やる前にタムラの技術者に「無理です」と指摘されていたとも白状されています。
微弱な信号を無用に図体の大きなトランスを用いるのは百害あって一利なしのようです。
MMカートリッジの場合
ご承知のとおりMMカートリッジは出力インピーダンスが高く、
これが適したモノラル変換するトランスを見つけるのを困難にしています。
不可能ではありませんが・・・
上はUTCのH-6です。1次15kΩ:2次95kΩSPRITとありますので、
2次側は約25kΩ×2となります。
MMカートリッジの受け側推奨インピーダンスは一般的に47kΩとありますが、
実はMMカートリッジの出力インピーダンスはせいぜい10数kΩだそうです。
ですから、H-6は使い物になると思います。
ただし、H-6だと、トランスをひっくり返して1次約25kΩ:2次15kΩとなって、
半分とはなりませんが、幾分出力は小さくなります。
この程度は真空管イコライザでも簡単に対応できるでしょう。
ところで上の写真でも本体にプリントされた文字に見えますが
UTCのH-6、15kΩ側は4MA DC流せるとあり、
本来の段間トランスとして使ってあげた方が
本領を発揮できて良いように思います。
つまり、
S→M変換用に使うのはもったいない。DCを流せるトランスは貴重です。
これはMMカートリッジのS→M変換に使えるな、と思い買ったTriadです。
スペックは・・・・・・忘れてしまいました(笑
型番からすると、特注品?と思います。軍用かどうかは知りませんが。
インピーダンスの高いMMカートリッジのS→M変換では15kΩ×2(60kΩSPLIT)

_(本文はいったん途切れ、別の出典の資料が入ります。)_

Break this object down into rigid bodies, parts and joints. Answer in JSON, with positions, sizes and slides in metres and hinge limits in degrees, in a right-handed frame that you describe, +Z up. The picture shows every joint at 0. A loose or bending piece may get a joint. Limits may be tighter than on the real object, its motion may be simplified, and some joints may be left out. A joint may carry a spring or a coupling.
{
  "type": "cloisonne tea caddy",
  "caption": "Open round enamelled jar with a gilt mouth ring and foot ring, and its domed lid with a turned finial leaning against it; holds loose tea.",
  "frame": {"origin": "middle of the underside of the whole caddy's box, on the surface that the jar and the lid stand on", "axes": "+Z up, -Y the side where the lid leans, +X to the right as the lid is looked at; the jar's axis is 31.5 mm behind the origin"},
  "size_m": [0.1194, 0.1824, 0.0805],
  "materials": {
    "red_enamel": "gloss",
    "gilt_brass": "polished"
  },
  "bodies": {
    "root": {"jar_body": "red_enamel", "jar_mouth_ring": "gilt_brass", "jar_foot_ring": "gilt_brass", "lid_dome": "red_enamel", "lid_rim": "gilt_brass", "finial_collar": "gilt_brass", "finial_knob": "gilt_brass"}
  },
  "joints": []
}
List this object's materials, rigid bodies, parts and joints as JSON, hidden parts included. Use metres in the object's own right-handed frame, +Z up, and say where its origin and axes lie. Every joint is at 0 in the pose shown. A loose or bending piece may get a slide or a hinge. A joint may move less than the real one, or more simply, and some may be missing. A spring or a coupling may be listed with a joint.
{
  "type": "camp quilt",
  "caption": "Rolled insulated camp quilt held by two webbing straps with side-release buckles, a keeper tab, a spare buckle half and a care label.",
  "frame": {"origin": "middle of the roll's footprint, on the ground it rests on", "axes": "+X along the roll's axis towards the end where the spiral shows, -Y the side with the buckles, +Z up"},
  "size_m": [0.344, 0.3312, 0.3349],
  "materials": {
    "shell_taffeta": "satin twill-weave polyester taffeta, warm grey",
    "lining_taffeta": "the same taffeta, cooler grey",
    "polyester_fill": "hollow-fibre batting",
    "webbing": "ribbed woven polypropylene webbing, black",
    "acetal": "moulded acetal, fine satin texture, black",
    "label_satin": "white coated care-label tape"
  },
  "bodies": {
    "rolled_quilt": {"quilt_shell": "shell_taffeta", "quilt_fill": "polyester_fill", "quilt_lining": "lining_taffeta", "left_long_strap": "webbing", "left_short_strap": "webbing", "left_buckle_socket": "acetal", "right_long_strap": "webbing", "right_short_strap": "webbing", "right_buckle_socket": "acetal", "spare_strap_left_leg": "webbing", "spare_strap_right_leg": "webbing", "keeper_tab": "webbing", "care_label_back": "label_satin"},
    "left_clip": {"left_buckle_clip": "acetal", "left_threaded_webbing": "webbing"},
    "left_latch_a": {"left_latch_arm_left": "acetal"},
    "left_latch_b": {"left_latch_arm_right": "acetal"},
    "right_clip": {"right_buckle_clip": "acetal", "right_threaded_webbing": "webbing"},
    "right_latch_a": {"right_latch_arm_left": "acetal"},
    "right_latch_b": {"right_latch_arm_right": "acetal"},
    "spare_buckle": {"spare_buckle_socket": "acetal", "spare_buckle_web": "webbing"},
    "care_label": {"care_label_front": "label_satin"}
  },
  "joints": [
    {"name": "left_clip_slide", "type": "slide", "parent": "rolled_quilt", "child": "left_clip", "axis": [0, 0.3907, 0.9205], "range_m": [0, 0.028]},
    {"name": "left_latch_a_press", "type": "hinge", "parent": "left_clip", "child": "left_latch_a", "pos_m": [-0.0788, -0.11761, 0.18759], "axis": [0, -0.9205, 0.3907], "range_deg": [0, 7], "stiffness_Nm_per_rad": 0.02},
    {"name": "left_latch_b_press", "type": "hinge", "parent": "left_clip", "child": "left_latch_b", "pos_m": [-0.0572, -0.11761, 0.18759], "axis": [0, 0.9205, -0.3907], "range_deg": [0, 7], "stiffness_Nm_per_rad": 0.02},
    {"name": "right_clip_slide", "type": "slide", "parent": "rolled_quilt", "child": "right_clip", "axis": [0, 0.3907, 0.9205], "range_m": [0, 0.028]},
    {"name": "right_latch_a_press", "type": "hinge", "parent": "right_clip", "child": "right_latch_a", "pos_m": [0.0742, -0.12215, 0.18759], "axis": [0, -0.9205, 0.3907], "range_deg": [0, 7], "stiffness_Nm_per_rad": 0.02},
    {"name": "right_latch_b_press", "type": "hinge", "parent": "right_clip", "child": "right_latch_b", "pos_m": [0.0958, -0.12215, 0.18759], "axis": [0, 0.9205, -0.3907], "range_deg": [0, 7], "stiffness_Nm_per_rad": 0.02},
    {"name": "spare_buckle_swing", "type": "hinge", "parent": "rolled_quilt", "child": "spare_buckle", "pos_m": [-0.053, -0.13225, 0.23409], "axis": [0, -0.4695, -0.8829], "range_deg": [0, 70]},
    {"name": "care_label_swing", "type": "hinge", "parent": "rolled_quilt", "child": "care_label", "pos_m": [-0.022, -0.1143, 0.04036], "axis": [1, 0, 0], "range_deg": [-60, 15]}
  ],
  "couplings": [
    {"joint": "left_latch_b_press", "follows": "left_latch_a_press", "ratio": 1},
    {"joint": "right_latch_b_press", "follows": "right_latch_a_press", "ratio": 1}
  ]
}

以上のインピーダンスを持ち、さらに増幅率を落とさないために
2次側もそこそこ高いインピーダンスを持つトランスを探す必要があり、
トランスによるMMカートリッジのS→M変換への道は狭いです。
モノラルメインアンプのinput用
たいていのCDプレーヤやDAコンバータ出力は
10kΩ以上で受ければ問題ないようにできています。
高級品だと出力インピーダンスが600Ωなんてのもありますね。
それでも10kΩで受けて大丈夫のようです。
私が準備しているのはタムラのTN-347です。
1次50kΩSPLIT、2次100kΩSPLITとなっており
L,Rを1次12.5Ω×2で受け、100kΩだと、2倍以上の増幅作用もあります。
DAC
これは3300円ほどで買ったPCM2704の基板キットを利用したUSB DAコンバータです。
PCM2704からはDCの漏れ電流があるそうで、
コンデンサを介してS→M変換トランスに入力しています。
使用しているのはタムラのA351です。
1次10kΩ:2次40kΩSPLITをひっくり返しています。
これはつまり、1次10kΩ×2:2次10kΩとなり、
残念ですが増幅作用はありません。
C3Gという、3極管接続で40倍程度の増幅率を持つ真空管を使って
信号の増幅はこれに頼りきっています。
PCM2704というDACチップは電圧出力ですが、
電流出力のものもたくさんあります。
トランスは直流を流すと特性が悪化する場合が多いので
直流を流せるトランスを探すか、回路で工夫するかが必要です。
実践したことないので詳しい説明は止めておきます。
それでもよくある600ΩSPLIT、つまり150Ω×2のスペックで十分使えるようで、
PCM2704の場合はトランスの選択枝は広いです。
蛇足になるかもしれませんが、
PCM2704は直接ヘッドフォンを駆動できるそうで
600Ω程度で受ける方もおられます。
電流が多く流れる(負荷が重い)というのは
どうかなぁ、と、私は思っています。